**Dataset section:**
* * * * *

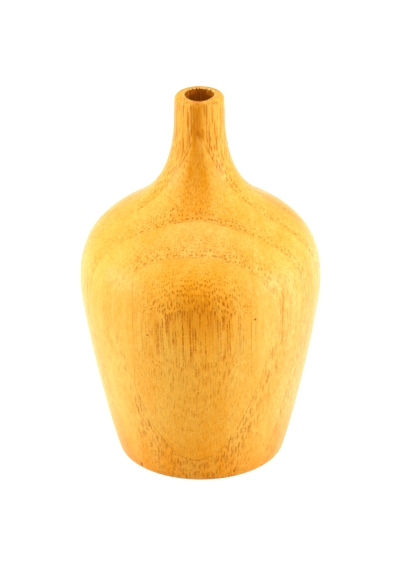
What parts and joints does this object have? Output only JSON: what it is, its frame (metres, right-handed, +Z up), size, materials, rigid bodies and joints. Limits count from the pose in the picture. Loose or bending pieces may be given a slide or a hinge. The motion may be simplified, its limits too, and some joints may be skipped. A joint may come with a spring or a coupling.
{
  "type": "bud vase",
  "caption": "Small bottle-shaped bud vase turned from a glued block of upright bamboo strips, with a narrow drilled bore for one dry stem and a flat base.",
  "frame": {"origin": "centre of the flat base, on the surface that the vase stands on", "axes": "+Z up the turning axis, which the fibres and the bore follow; -Y towards the front, across the glued layers; +X to the right"},
  "size_m": [0.0502, 0.0502, 0.08],
  "materials": {
    "amber_bamboo": "satin oiled bamboo, amber, upright fibres with dark fibre bundles",
    "honey_bamboo": "satin oiled bamboo, honey, upright fibres with dark fibre bundles",
    "straw_bamboo": "satin oiled bamboo, straw yellow, upright fibres with dark fibre bundles"
  },
  "bodies": {
    "root": {"front_left_strip": "amber_bamboo", "front_centre_strip": "amber_bamboo", "front_right_strip": "amber_bamboo", "second_left_strip": "straw_bamboo", "second_centre_strip": "straw_bamboo", "second_right_strip": "straw_bamboo", "third_left_strip": "honey_bamboo", "third_centre_strip": "honey_bamboo", "third_right_strip": "honey_bamboo", "fourth_left_strip": "honey_bamboo", "fourth_centre_strip": "honey_bamboo", "fourth_right_strip": "straw_bamboo", "fifth_left_strip": "straw_bamboo", "fifth_centre_strip": "honey_bamboo", "fifth_right_strip": "honey_bamboo", "sixth_left_strip": "honey_bamboo", "sixth_centre_strip": "straw_bamboo", "sixth_right_strip": "straw_bamboo", "seventh_left_strip": "straw_bamboo", "seventh_centre_strip": "honey_bamboo", "seventh_right_strip": "honey_bamboo", "back_centre_strip": "amber_bamboo"}
  },
  "joints": []
}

* * * * *

**What is needed:**
Your task is to reproduce the whole listing exactly.

**Correct answer:**
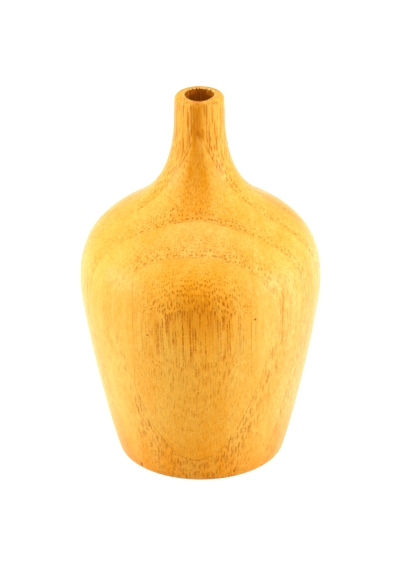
What parts and joints does this object have? Output only JSON: what it is, its frame (metres, right-handed, +Z up), size, materials, rigid bodies and joints. Limits count from the pose in the picture. Loose or bending pieces may be given a slide or a hinge. The motion may be simplified, its limits too, and some joints may be skipped. A joint may come with a spring or a coupling.
{
  "type": "bud vase",
  "caption": "Small bottle-shaped bud vase turned from a glued block of upright bamboo strips, with a narrow drilled bore for one dry stem and a flat base.",
  "frame": {"origin": "centre of the flat base, on the surface that the vase stands on", "axes": "+Z up the turning axis, which the fibres and the bore follow; -Y towards the front, across the glued layers; +X to the right"},
  "size_m": [0.0502, 0.0502, 0.08],
  "materials": {
    "amber_bamboo": "satin oiled bamboo, amber, upright fibres with dark fibre bundles",
    "honey_bamboo": "satin oiled bamboo, honey, upright fibres with dark fibre bundles",
    "straw_bamboo": "satin oiled bamboo, straw yellow, upright fibres with dark fibre bundles"
  },
  "bodies": {
    "root": {"front_left_strip": "amber_bamboo", "front_centre_strip": "amber_bamboo", "front_right_strip": "amber_bamboo", "second_left_strip": "straw_bamboo", "second_centre_strip": "straw_bamboo", "second_right_strip": "straw_bamboo", "third_left_strip": "honey_bamboo", "third_centre_strip": "honey_bamboo", "third_right_strip": "honey_bamboo", "fourth_left_strip": "honey_bamboo", "fourth_centre_strip": "honey_bamboo", "fourth_right_strip": "straw_bamboo", "fifth_left_strip": "straw_bamboo", "fifth_centre_strip": "honey_bamboo", "fifth_right_strip": "honey_bamboo", "sixth_left_strip": "honey_bamboo", "sixth_centre_strip": "straw_bamboo", "sixth_right_strip": "straw_bamboo", "seventh_left_strip": "straw_bamboo", "seventh_centre_strip": "honey_bamboo", "seventh_right_strip": "honey_bamboo", "back_centre_strip": "amber_bamboo"}
  },
  "joints": []
}